*** MATERIAL

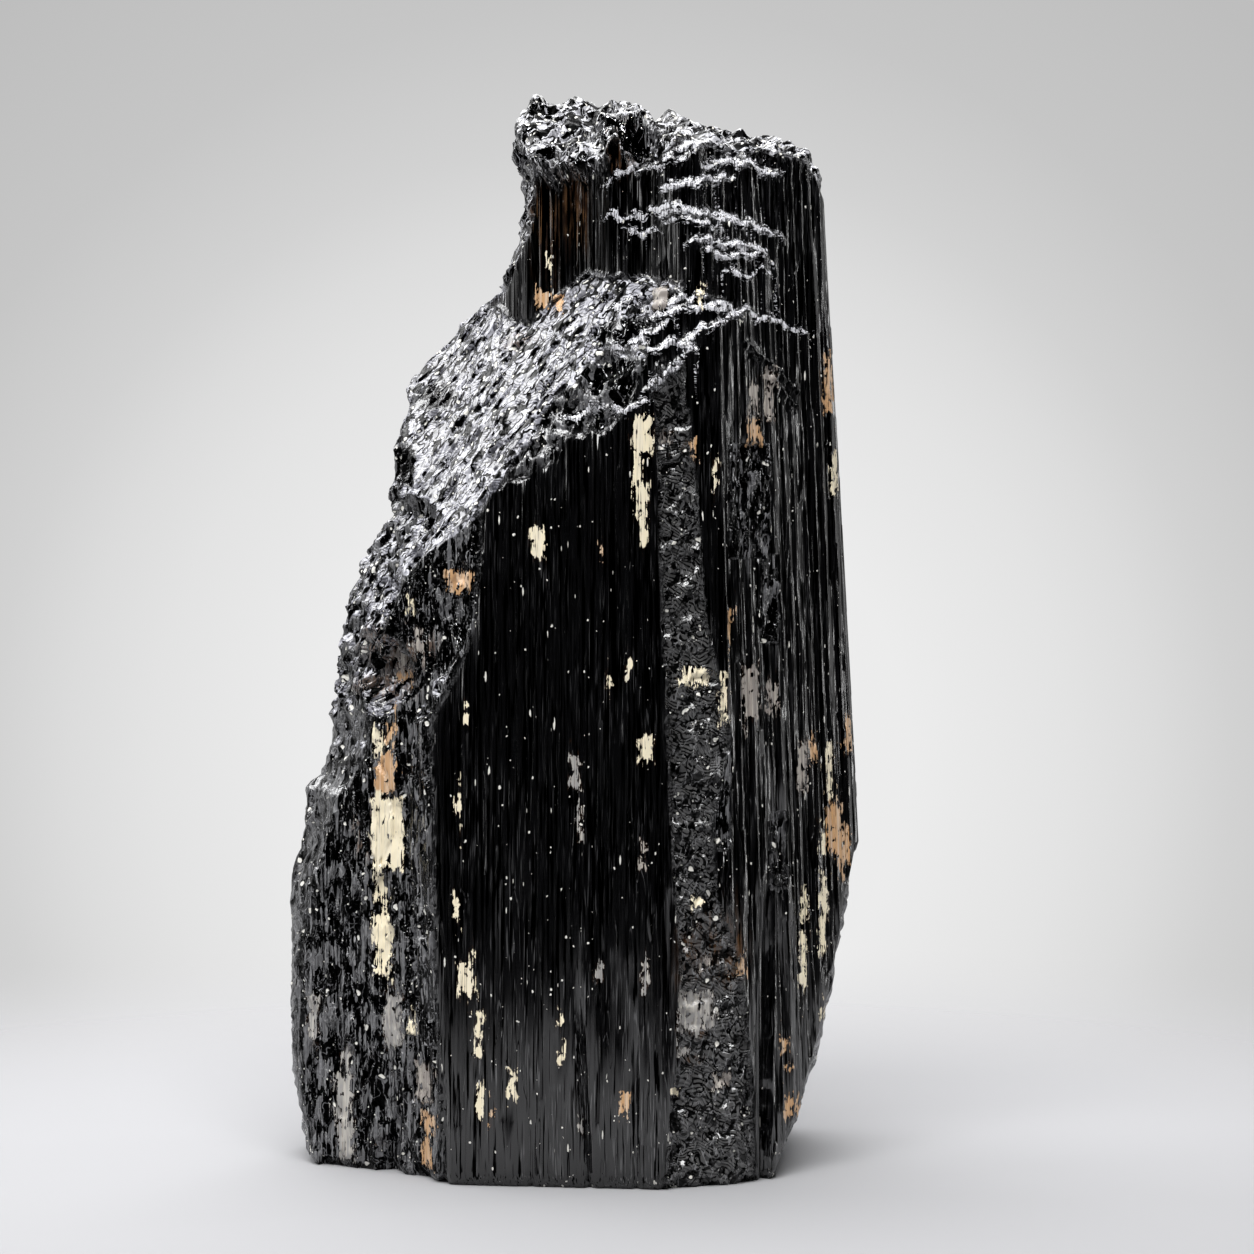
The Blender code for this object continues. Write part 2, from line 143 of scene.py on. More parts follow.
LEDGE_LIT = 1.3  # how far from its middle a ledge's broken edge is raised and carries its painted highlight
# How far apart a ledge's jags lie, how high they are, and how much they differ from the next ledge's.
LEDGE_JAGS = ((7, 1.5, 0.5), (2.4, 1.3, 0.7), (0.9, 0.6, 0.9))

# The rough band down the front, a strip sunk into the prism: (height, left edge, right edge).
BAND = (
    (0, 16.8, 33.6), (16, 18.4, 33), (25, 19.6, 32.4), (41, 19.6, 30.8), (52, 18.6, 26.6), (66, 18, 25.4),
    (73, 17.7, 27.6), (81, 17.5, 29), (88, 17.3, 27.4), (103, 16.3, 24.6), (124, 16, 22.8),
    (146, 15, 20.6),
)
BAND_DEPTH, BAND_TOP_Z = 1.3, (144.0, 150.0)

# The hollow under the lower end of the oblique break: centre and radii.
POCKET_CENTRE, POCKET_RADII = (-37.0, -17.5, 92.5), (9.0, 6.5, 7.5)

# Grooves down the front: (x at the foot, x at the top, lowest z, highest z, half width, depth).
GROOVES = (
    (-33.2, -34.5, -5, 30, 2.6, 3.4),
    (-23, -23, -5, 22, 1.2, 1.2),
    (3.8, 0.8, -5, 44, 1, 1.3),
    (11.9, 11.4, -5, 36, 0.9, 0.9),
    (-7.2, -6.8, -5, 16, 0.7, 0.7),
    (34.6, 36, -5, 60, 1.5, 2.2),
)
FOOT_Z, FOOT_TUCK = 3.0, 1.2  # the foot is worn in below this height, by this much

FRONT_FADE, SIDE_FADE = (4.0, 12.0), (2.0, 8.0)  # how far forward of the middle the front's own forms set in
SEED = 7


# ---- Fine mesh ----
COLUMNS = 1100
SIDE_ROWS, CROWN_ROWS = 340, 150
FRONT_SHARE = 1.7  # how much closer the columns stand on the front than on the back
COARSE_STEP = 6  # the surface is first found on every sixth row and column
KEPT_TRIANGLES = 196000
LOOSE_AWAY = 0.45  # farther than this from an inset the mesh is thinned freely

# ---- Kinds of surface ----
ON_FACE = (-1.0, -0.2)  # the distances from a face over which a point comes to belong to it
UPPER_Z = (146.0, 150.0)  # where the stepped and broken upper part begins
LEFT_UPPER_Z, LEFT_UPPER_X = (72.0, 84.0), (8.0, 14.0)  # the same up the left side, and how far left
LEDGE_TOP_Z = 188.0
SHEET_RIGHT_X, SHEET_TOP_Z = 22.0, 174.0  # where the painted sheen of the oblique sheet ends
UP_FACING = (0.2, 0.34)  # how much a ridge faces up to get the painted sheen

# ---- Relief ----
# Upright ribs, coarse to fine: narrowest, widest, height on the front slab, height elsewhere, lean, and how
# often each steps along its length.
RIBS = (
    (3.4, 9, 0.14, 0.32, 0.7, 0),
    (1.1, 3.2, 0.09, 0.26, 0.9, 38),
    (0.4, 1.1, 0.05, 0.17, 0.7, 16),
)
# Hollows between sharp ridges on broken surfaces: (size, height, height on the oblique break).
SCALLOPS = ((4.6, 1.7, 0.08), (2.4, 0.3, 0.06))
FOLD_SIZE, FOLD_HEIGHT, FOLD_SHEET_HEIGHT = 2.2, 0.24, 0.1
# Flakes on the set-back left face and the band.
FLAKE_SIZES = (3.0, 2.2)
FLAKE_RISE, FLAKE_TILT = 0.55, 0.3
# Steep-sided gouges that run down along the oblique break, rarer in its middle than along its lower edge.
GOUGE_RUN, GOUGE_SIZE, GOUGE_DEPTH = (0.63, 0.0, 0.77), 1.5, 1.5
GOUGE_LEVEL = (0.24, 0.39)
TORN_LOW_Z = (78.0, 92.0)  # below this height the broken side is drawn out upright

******

> DO THIS
Look at the material above and copy, word for word, its lines from the first through the one containing "BAND_DEPTH, BAND_TOP_Z = 1.3, (144.0, 150.0)".

> ANSWER TO THIS PROBLEM
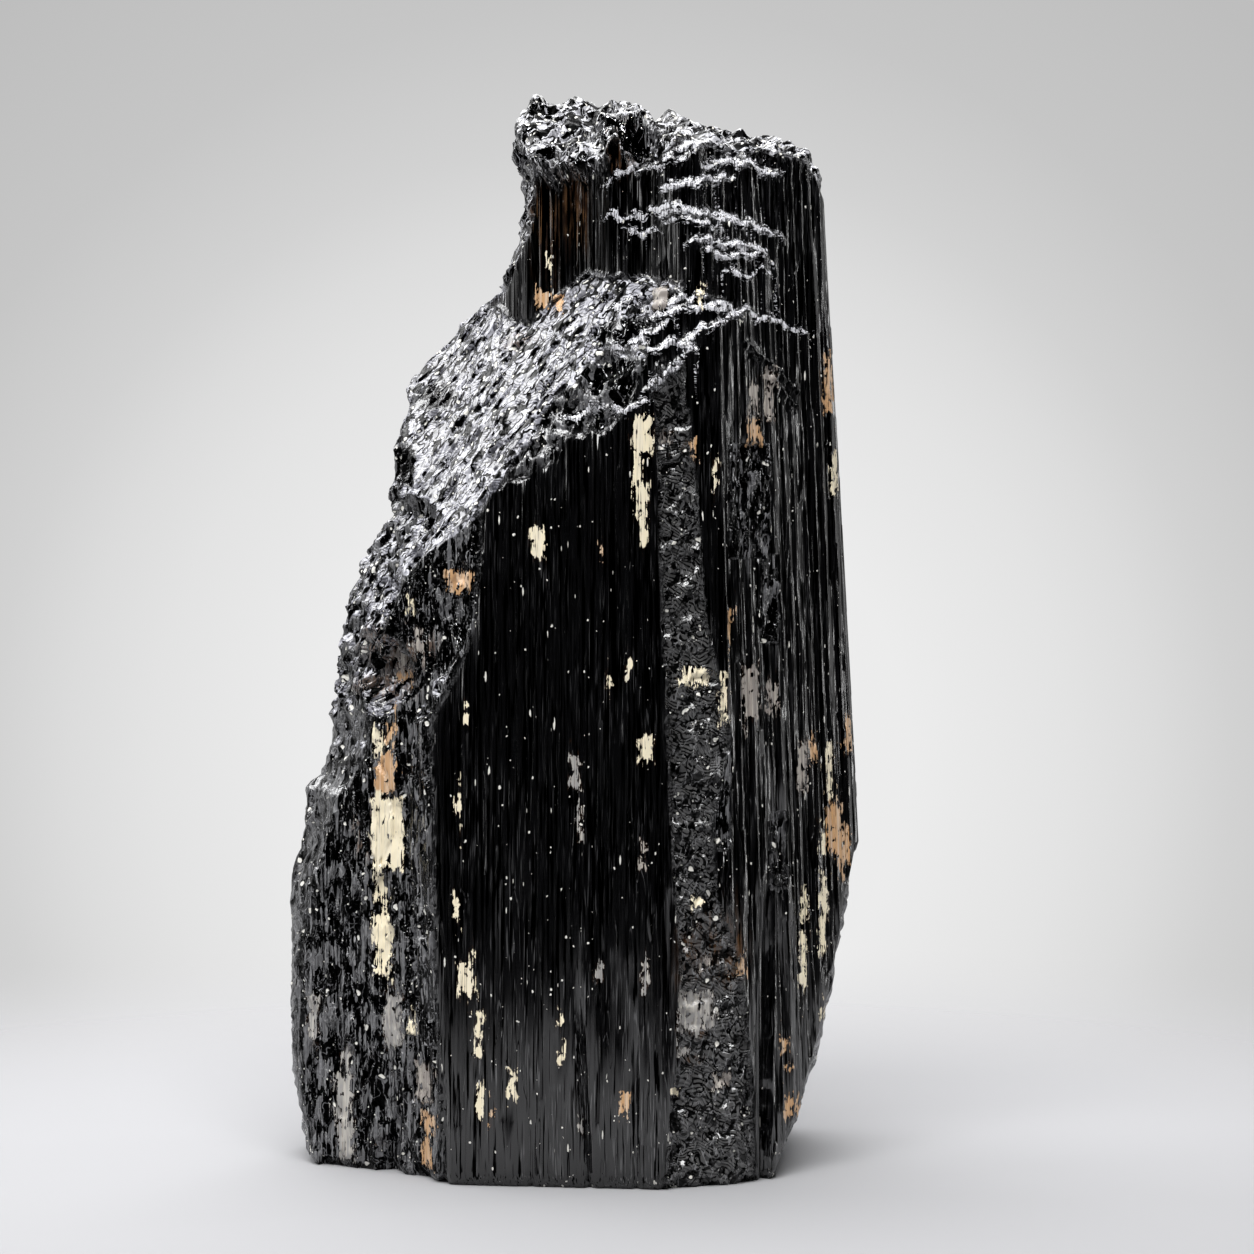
The Blender code for this object continues. Write part 2, from line 143 of scene.py on. More parts follow.
LEDGE_LIT = 1.3  # how far from its middle a ledge's broken edge is raised and carries its painted highlight
# How far apart a ledge's jags lie, how high they are, and how much they differ from the next ledge's.
LEDGE_JAGS = ((7, 1.5, 0.5), (2.4, 1.3, 0.7), (0.9, 0.6, 0.9))

# The rough band down the front, a strip sunk into the prism: (height, left edge, right edge).
BAND = (
    (0, 16.8, 33.6), (16, 18.4, 33), (25, 19.6, 32.4), (41, 19.6, 30.8), (52, 18.6, 26.6), (66, 18, 25.4),
    (73, 17.7, 27.6), (81, 17.5, 29), (88, 17.3, 27.4), (103, 16.3, 24.6), (124, 16, 22.8),
    (146, 15, 20.6),
)
BAND_DEPTH, BAND_TOP_Z = 1.3, (144.0, 150.0)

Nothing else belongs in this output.